REQUIRED TASK — Using the data beneath this instruction, retype only the lines from the one that contains "obj.parent = empty" down to the one that contains "imported = [obj", both included, exactly as they appear.

···

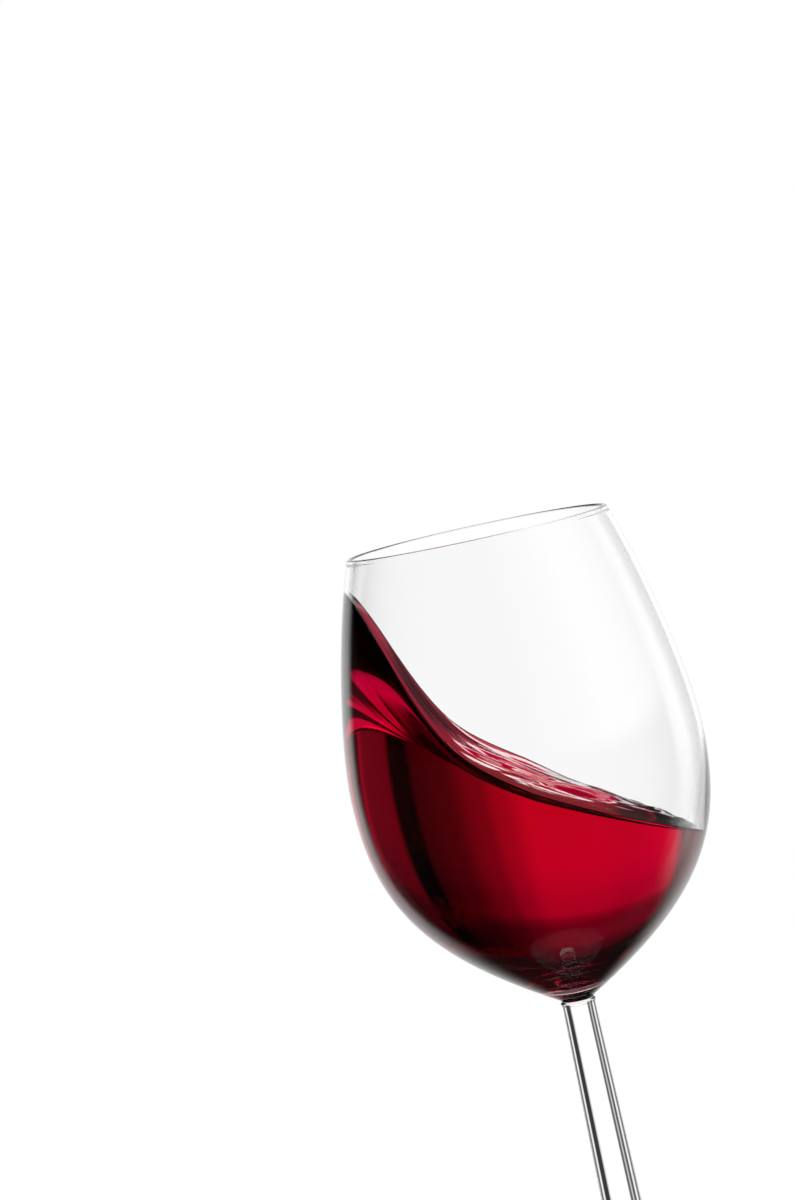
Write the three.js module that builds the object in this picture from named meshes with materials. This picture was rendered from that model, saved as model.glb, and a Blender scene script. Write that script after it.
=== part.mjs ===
// A stemmed glass of red wine, held at the moment when the wine swings up one side of the bowl.
// Millimetres, +Z up. The origin is the middle of the foot's underside.
// The high side of the wine is at -X, and the low side at +X.
import * as THREE from "three";

// Driving dimensions of the glass
const glassHeight = 215;
const bowlHeight = 117.5; // from the joint with the stem up to the lip
const bowlRadius = 44; // outside, at its widest
const widestHeight = 59.2; // above the joint
const rimRadius = 32.5; // outside, at the lip
const wallThickness = 1.2;
const bottomThickness = 6.2; // glass under the deepest point of the wine, down to the joint
const lipRadius = 0.65; // half the thickness of the rounded lip
const stemTopRadius = 4.15;
const stemTaper = 0.015; // radius gained for each millimetre down the stem
const collarProud = 0.25; // the ring where the bowl is welded to the stem
const collarHeight = 1.3; // from the stem up to the waist under the bowl
const footRadius = 39;
const footEdge = 1.1; // radius of the foot's rounded edge
const flareHeight = 30; // where the foot has run out into the stem
const footHollowRadius = 24; // the shallow hollow under the foot
const footHollowDepth = 0.9;

// Handles that give the curves of the glass their fullness
const cupFloor = 0.4; // reach of the flat floor of the cup, as a share of its radius
const innerFullness = 0.55; // reach below the widest ring, as a share of its height
const outerFullness = 0.45;
const weldSpread = { out: 29.9, up: 18.6 }; // how the bowl spreads from the weld
const shoulderReach = 15.2; // reach above the widest ring
const lipLean = { out: 5.1, down: 13.6 }; // how the wall leans in to the lip
const footSweep = { r: 18, z: 4.2 };
const stemSweep = { out: 0.5, z: 6 };
const hollowSweep = { top: 0.5, foot: 0.8 }; // shares of the hollow's radius

// Driving dimensions of the wine, in the bowl's own height above the joint
const waterline = 56.5; // height on the glass's axis of the sheet that meets the glass
const slope = 0.67; // fall for each millimetre towards +X
const slopeEase = 0.0026; // how the fall eases off, for each millimetre squared
const climb = 28.4; // extra height of the crest against the high side
const climbAt = -36; // X of that crest
const climbWidth = 12.3;
const backFall = 0.04; // fall for each millimetre towards +Y
const crestBackFall = 0.1; // more of it under the crest
const lowBackFall = 0.096; // more of it on the low side
const wallGap = 0.3; // between the wine and the glass

// How far the surface sinks away from the glass, with a share that grows towards -X
const sinkDepth = { least: 0.5, growing: 1.8 };
const sinkWidth = { least: 1.3, growing: 0.7 };
const sinkGrowth = 28; // millimetres of X over which that share grows to 2.7 times
const backSink = 0.6; // share of the depth that is lost at the back

// Long ripples on the far half: length, height, heading in radians, start
const ripples = [
  { length: 13, height: 0.75, heading: 0.24, start: 0.4 },
  { length: 10, height: 0.45, heading: -0.3, start: 2.1 },
];
const rippleMiddle = { x: 6, y: 17 };
const rippleReach = { x: 22, y: 17 };

const turns = 56; // facets round the glass and the wine
const wallRings = 13; // rings of the wine along the wall
const surfaceRings = 13; // rings of the wine across its surface
const curveSteps = 10; // points on each long curve of the profile
const shoulderSteps = 8;
const hollowSteps = 5;
const arcSteps = 4; // points on each small round edge
const halvings = 40; // how often the search for the contact line is halved

const bowlBase = glassHeight - bowlHeight;
const stemLength = bowlBase - flareHeight;

// A smooth curve of radius and height with its two handles
function bend(from, handleA, handleB, to) {
  const points = [from, handleA, handleB, to].map(([r, z]) => new THREE.Vector2(r, z));
  return new THREE.CubicBezierCurve(...points);
}

// Points of a round edge of the given radius about a centre, from one angle to another
function arc(centreR, centreZ, radius, startAngle, endAngle) {
  const points = [];
  for (let i = 0; i <= arcSteps; i += 1) {
    const angle = THREE.MathUtils.lerp(startAngle, endAngle, i / arcSteps);
    const r = centreR + radius * Math.cos(angle);
    const z = centreZ + radius * Math.sin(angle);
    points.push(new THREE.Vector2(r, z));
  }
  return points;
}

// The inside of the bowl: the cup from the axis up to the widest ring, and the shoulder up to the lip
const widest = bowlBase + widestHeight;
const innerRadius = bowlRadius - wallThickness;
const innerFloor = bowlBase + bottomThickness;
const lipCentreR = rimRadius - lipRadius;
const lipCentreZ = glassHeight - lipRadius;
const innerLipR = lipCentreR - wallThickness / 2;
const outerLipR = lipCentreR + wallThickness / 2;
const innerCup = bend(
  [0, innerFloor],
  [cupFloor * innerRadius, innerFloor],
  [innerRadius, widest - innerFullness * widestHeight],
  [innerRadius, widest],
);
const innerShoulder = bend(
  [innerRadius, widest],
  [innerRadius, widest + shoulderReach],
  [innerLipR + lipLean.out, lipCentreZ - lipLean.down],
  [innerLipR, lipCentreZ],
);

// The outside of the bowl, from the weld with the stem to the lip
const outerCup = bend(
  [stemTopRadius, bowlBase],
  [stemTopRadius + weldSpread.out, bowlBase + weldSpread.up],
  [bowlRadius, widest - outerFullness * widestHeight],
  [bowlRadius, widest],
);
const outerShoulder = bend(
  [bowlRadius, widest],
  [bowlRadius, widest + shoulderReach],
  [outerLipR + lipLean.out, lipCentreZ - lipLean.down],
  [outerLipR, lipCentreZ],
);

// The foot's upper side, sweeping from its edge into the stem, and the hollow under it
const stemFootRadius = stemTopRadius + stemTaper * stemLength;
const footTop = bend(
  [footRadius - footEdge, 2 * footEdge],
  [footSweep.r, footSweep.z],
  [stemFootRadius + stemSweep.out, stemSweep.z],
  [stemFootRadius, flareHeight],
);
const footHollow = bend(
  [0, footHollowDepth],
  [hollowSweep.top * footHollowRadius, footHollowDepth],
  [hollowSweep.foot * footHollowRadius, 0],
  [footHollowRadius, 0],
);

// Half section of the glass: from the axis under the foot, up the outside, over the lip and down the inside
function glassProfile() {
  const collarRadius = stemTopRadius + collarProud;
  const waist = bowlBase - collarHeight / 4;
  const collarTop = waist - collarHeight / 3;
  return [
    ...footHollow.getPoints(hollowSteps),
    ...arc(footRadius - footEdge, footEdge, footEdge, -Math.PI / 2, Math.PI / 2),
    ...footTop.getPoints(curveSteps).slice(1),
    new THREE.Vector2(stemTopRadius, waist - collarHeight),
    new THREE.Vector2(collarRadius, collarTop - collarHeight / 3),
    new THREE.Vector2(collarRadius, collarTop),
    new THREE.Vector2(stemTopRadius - collarProud, waist),
    ...outerCup.getPoints(curveSteps),
    ...outerShoulder.getPoints(shoulderSteps).slice(1, -1),
    ...arc(lipCentreR, lipCentreZ, lipRadius, 0, Math.PI),
    ...innerShoulder.getPoints(shoulderSteps).slice(1, -1).reverse(),
    ...innerCup.getPoints(curveSteps).reverse(),
  ];
}

function makeGlass() {
  const geometry = new THREE.LatheGeometry(glassProfile(), turns);
  geometry.rotateX(Math.PI / 2); // the lathe's upright axis is Y
  return geometry;
}

// A point of the bowl's inner wall, from 0 at the bottom of the cup to 2 at the lip, moved in by the gap
function innerWall(place) {
  const curve = place < 1 ? innerCup : innerShoulder;
  const along = place < 1 ? place : place - 1;
  const point = curve.getPoint(along);
  const tangent = curve.getTangent(along);
  return { r: Math.max(point.x - wallGap * tangent.y, 0), z: point.y + wallGap * tangent.x };
}

// Height of the ripples: long waves that fade out away from the middle of the far half
function rippleHeight(x, y) {
  const awayX = (x - rippleMiddle.x) / rippleReach.x;
  const awayY = (y - rippleMiddle.y) / rippleReach.y;
  let height = 0;
  for (const ripple of ripples) {
    const across = y * Math.cos(ripple.heading) + x * Math.sin(ripple.heading);
    height += ripple.height * Math.sin((2 * Math.PI * across) / ripple.length + ripple.start);
  }
  return height * Math.exp(-awayX * awayX - awayY * awayY);
}

// Height of the sheet that meets the glass: a slope that eases towards +X, with a rounded crest at -X
function waveHeight(x, y) {
  const crest = Math.exp(-(((x - climbAt) / climbWidth) ** 2));
  const fall = backFall + crestBackFall * crest + (lowBackFall * Math.max(x, 0)) / bowlRadius;
  const level = waterline - slope * x + slopeEase * x * x + climb * crest - fall * y;
  return bowlBase + level + rippleHeight(x, y);
}

// How far the surface has sunk below that sheet at a distance from the wall, as a hollow curve
function sink(x, y, fromWall) {
  const growth = Math.exp(-x / sinkGrowth);
  const atBack = 1 - (backSink * Math.max(y, 0)) / bowlRadius;
  const depth = atBack * (sinkDepth.least + sinkDepth.growing * growth);
  const width = sinkWidth.least + sinkWidth.growing * growth;
  return depth * (1 - Math.exp(-fromWall / width));
}

// Place on the inner wall where the wine's surface meets it in one direction, found by halving
function contactPlace(angle) {
  let low = 0;
  let high = 2;
  for (let i = 0; i < halvings; i += 1) {
    const middle = (low + high) / 2;
    const { r, z } = innerWall(middle);
    if (z < waveHeight(r * Math.cos(angle), r * Math.sin(angle))) low = middle;
    else high = middle;
  }
  return low;
}

// The wine's points: a pole, rings up the wall, rings in across the surface, and a pole on top
function winePoints() {
  const bottom = innerWall(0);
  const points = [0, 0, bottom.z];
  const angles = [];
  for (let i = 0; i < turns; i += 1) angles.push((2 * Math.PI * i) / turns);
  const places = angles.map(contactPlace);
  for (let ring = 1; ring <= wallRings; ring += 1) {
    angles.forEach((angle, i) => {
      const { r, z } = innerWall((places[i] * ring) / wallRings);
      points.push(r * Math.cos(angle), r * Math.sin(angle), z);
    });
  }
  for (let ring = surfaceRings - 1; ring > 0; ring -= 1) {
    angles.forEach((angle, i) => {
      const edge = innerWall(places[i]).r;
      const r = edge * Math.sqrt(ring / surfaceRings);
      const x = r * Math.cos(angle);
      const y = r * Math.sin(angle);
      points.push(x, y, waveHeight(x, y) - sink(x, y, edge - r));
    });
  }
  points.push(0, 0, waveHeight(0, 0) - sink(0, 0, innerRadius));
  return points;
}

// The wine as one closed body: a fan at each pole, and two triangles for each step of the rings between
function makeWine() {
  const points = winePoints();
  const rings = wallRings + surfaceRings - 1;
  const topRing = 1 + (rings - 1) * turns;
  const topPole = points.length / 3 - 1;
  const faces = [];
  for (let i = 0; i < turns; i += 1) {
    const next = (i + 1) % turns;
    faces.push(0, 1 + next, 1 + i);
    for (let ring = 0; ring < rings - 1; ring += 1) {
      const a = 1 + ring * turns + i;
      const b = 1 + ring * turns + next;
      faces.push(a, b, b + turns, a, b + turns, a + turns);
    }
    faces.push(topRing + i, topRing + next, topPole);
  }
  const geometry = new THREE.BufferGeometry();
  geometry.setAttribute("position", new THREE.Float32BufferAttribute(points, 3));
  geometry.setIndex(faces);
  geometry.computeVertexNormals();
  return geometry;
}

const clearGlass = new THREE.MeshStandardMaterial({
  color: 0xf1f4f3,
  roughness: 0.03,
  metalness: 0,
  transparent: true,
  opacity: 0.35,
  side: THREE.DoubleSide,
});
const redWine = new THREE.MeshStandardMaterial({ color: 0x7a0019, roughness: 0.05, metalness: 0 });

const glassOfWine = new THREE.Group();

const glass = new THREE.Mesh(makeGlass(), clearGlass);
glass.name = "wine_glass";
glassOfWine.add(glass);

const wine = new THREE.Mesh(makeWine(), redWine);
wine.name = "red_wine";
glassOfWine.add(wine);

export default glassOfWine;
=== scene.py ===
import math
from functools import partial

import bpy
import numpy as np
from mathutils import Matrix, Vector


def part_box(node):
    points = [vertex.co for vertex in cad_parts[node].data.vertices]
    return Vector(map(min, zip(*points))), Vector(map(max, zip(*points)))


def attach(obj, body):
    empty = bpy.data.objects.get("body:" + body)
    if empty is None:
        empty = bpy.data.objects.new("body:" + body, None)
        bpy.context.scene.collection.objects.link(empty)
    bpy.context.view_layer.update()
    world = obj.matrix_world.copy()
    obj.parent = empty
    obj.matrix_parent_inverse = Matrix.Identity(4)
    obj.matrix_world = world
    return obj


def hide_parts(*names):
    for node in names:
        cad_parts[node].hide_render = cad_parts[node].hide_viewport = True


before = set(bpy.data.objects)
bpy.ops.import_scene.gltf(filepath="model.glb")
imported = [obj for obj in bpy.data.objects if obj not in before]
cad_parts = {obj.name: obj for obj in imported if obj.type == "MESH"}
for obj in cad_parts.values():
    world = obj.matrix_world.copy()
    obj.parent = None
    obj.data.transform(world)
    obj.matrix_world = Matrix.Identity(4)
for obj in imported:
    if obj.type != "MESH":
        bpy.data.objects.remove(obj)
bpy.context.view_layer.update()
scene = bpy.context.scene
mm = 0.001
print("frame loaded")

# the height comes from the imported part, and the rest of the section from these sizes in millimetres
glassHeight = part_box("wine_glass")[1].z / mm

cameraSetup = {
    "place": (0.0, -681.3, 251.5),  # millimetres
    "turn": 1.875,  # degrees to the left of straight ahead
    "tilt": -4.09,
    "roll": 12.4,
    "lens": 84.0,
}


def makeCamera(setup):
    # looks along +Y, turned, tilted and then rolled about its own line of sight
    turn, tilt, roll = (math.radians(setup[key]) for key in ("turn", "tilt", "roll"))
    ahead = Vector((-math.sin(turn) * math.cos(tilt), math.cos(turn) * math.cos(tilt), math.sin(tilt)))
    level = ahead.cross(Vector((0, 0, 1))).normalized()
    upright = level.cross(ahead)
    side = level * math.cos(roll) - upright * math.sin(roll)
    up = upright * math.cos(roll) + level * math.sin(roll)
    data = bpy.data.cameras.new("photoCamera")
    data.lens = setup["lens"]
    data.sensor_width = 36
    data.sensor_fit = "AUTO"
    data.clip_start = 0.01
    camera = bpy.data.objects.new("photoCamera", data)
    scene.collection.objects.link(camera)
    turned = Matrix((side, up, -ahead)).transposed().to_4x4()
    camera.matrix_world = Matrix.Translation(Vector(setup["place"]) * mm) @ turned
    return camera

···

ANSWER —
    obj.parent = empty
    obj.matrix_parent_inverse = Matrix.Identity(4)
    obj.matrix_world = world
    return obj


def hide_parts(*names):
    for node in names:
        cad_parts[node].hide_render = cad_parts[node].hide_viewport = True


before = set(bpy.data.objects)
bpy.ops.import_scene.gltf(filepath="model.glb")
imported = [obj for obj in bpy.data.objects if obj not in before]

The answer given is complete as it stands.